Ticknall Garden Club anticipated that an interesting evening was in store on Tuesday, November 9th when Darren Rudge came to give a talk entitled “Teabags, Bras and Tights”. They were not disappointed. His theme of sustainability in the garden and a return to many of the forgotten ways of the past met with interest and approval.
Many simple remedies for pests and diseases on plants have been supplanted by expensive commercially produced solutions. He explained how a return to basics would be more sustainable. One soluble aspirin dissolved in 1 pint of water makes a feed for houseplants. Epsom salts contain magnesium sulphate which is essential to plant growth. Applied as a foliar spray it improves flowering and leaf colour. Baking soda can be used as a fungicide and a remedy for black spot. Surprisingly, lard was dug into the ground as a fertiliser in years gone by. Banana skins contain potassium which promotes vigour in plants. Cut them up and hoe in around plants or add to the compost heap. Milk contains valuable nutrients for humans and does the same for plants. It can feed the soil and be sprayed on foliage to reduce mildew and also act as an insecticide. Teabags steeped in water for three weeks makes a liquid feed for acid-loving plants.
But the humble bar of soap turned out to be the really versatile miracle-worker! It kills pests, particularly aphids; repels deer; sees off slugs and snails; cleans up houseplants; added to water makes dry soil more absorbable and lubricates saws a treat.

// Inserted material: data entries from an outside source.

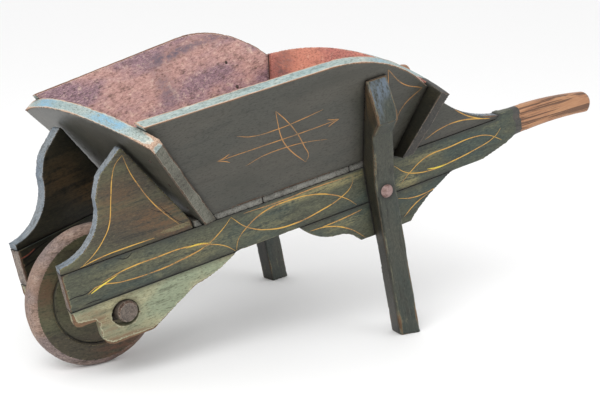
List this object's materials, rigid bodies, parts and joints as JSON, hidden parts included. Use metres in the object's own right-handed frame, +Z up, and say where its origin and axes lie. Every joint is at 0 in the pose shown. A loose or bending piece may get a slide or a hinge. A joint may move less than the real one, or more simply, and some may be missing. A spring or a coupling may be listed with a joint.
{
  "type": "wheelbarrow",
  "caption": "Old painted wooden wheelbarrow: a flared plank tray on two rails that end in handles, with shaped side scrolls, legs and one solid wooden wheel.",
  "frame": {"origin": "on the ground, under the middle of the whole barrow's length and width", "axes": "+X from the wheel towards the handles, +Y towards the pusher's right-hand side, +Z up"},
  "size_m": [1.0798, 0.586, 0.5319],
  "materials": {
    "rail_paint": "worn dark green paint on wood, satin",
    "board_paint": "worn grey-green paint on wood, satin",
    "bare_wood": "weathered bare wood, matt",
    "wheel_paint": "worn reddish grey paint on wood, matt",
    "iron": "dull rusty iron"
  },
  "bodies": {
    "frame": {"back_board": "board_paint", "back_board_nails": "iron", "floor_nails": "iron", "front_board": "board_paint", "front_board_nails": "iron", "front_floor_board": "bare_wood", "front_stretcher": "bare_wood", "left_axle_bracket": "rail_paint", "left_front_scroll": "board_paint", "left_leg": "rail_paint", "left_leg_bolt": "iron", "left_leg_bracket": "rail_paint", "left_leg_nut": "iron", "left_leg_washer": "iron", "left_rail": "rail_paint", "left_rear_scroll": "board_paint", "left_side_board": "board_paint", "leg_nails": "iron", "middle_floor_board": "bare_wood", "rail_dowels": "bare_wood", "rear_floor_board": "bare_wood", "rear_stretcher": "bare_wood", "right_axle_bracket": "rail_paint", "right_front_scroll": "board_paint", "right_leg": "rail_paint", "right_leg_bolt": "iron", "right_leg_bracket": "rail_paint", "right_leg_nut": "iron", "right_leg_washer": "iron", "right_rail": "rail_paint", "right_rear_scroll": "board_paint", "right_side_board": "board_paint", "toe_strip": "bare_wood"},
    "wheel": {"wheel_rim": "wheel_paint", "wheel_disc": "wheel_paint", "axle": "bare_wood"}
  },
  "joints": [
    {"name": "wheel_spin", "type": "hinge", "parent": "frame", "child": "wheel", "pos_m": [-0.41224, 0, 0.127], "axis": [0, 1, 0], "continuous": true}
  ]
}
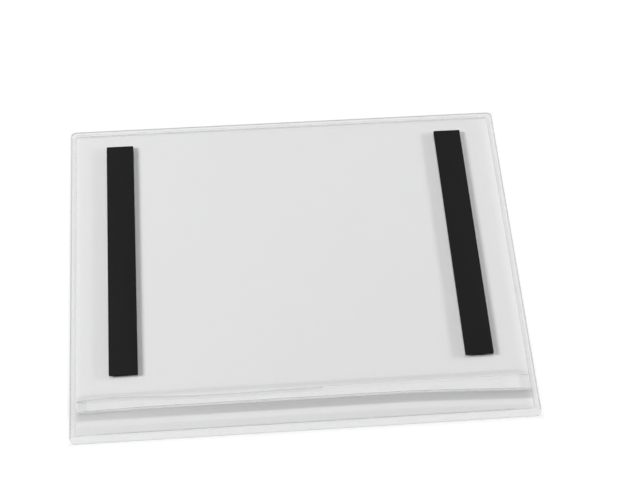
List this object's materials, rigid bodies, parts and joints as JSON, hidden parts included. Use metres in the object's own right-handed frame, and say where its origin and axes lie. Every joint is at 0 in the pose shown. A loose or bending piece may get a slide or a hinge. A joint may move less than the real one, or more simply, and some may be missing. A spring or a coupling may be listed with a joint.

It was no surprise that recycling was encouraged, and photographs showed shower caps used as plant propagators; tights, bras and boots planted with flowers and horsehair and crushed eggshells acting as slug deterrents.
The speaker described how you can repurpose silicone sealant as a support for climbing plants on fences and walls. Coloured wallpaper paste aids the planting of fine seeds. However, he did not recommend Gertrude Jekyll’s eccentric use of a shotgun for scattering her seeds for naturalistic planting!
A surprising interlude in the evening featured the invitation to sample his homemade marrow rum and weed wine! Those brave enough to try expressed their approval and surprise that the weed used was Japanese knotweed.
Darren Rudge had been an entertaining speaker who was convinced that sustainability in gardening was achievable whether through recycling, repurposing, reusing or learning from the past. It had the added bonus of saving money into the bargain.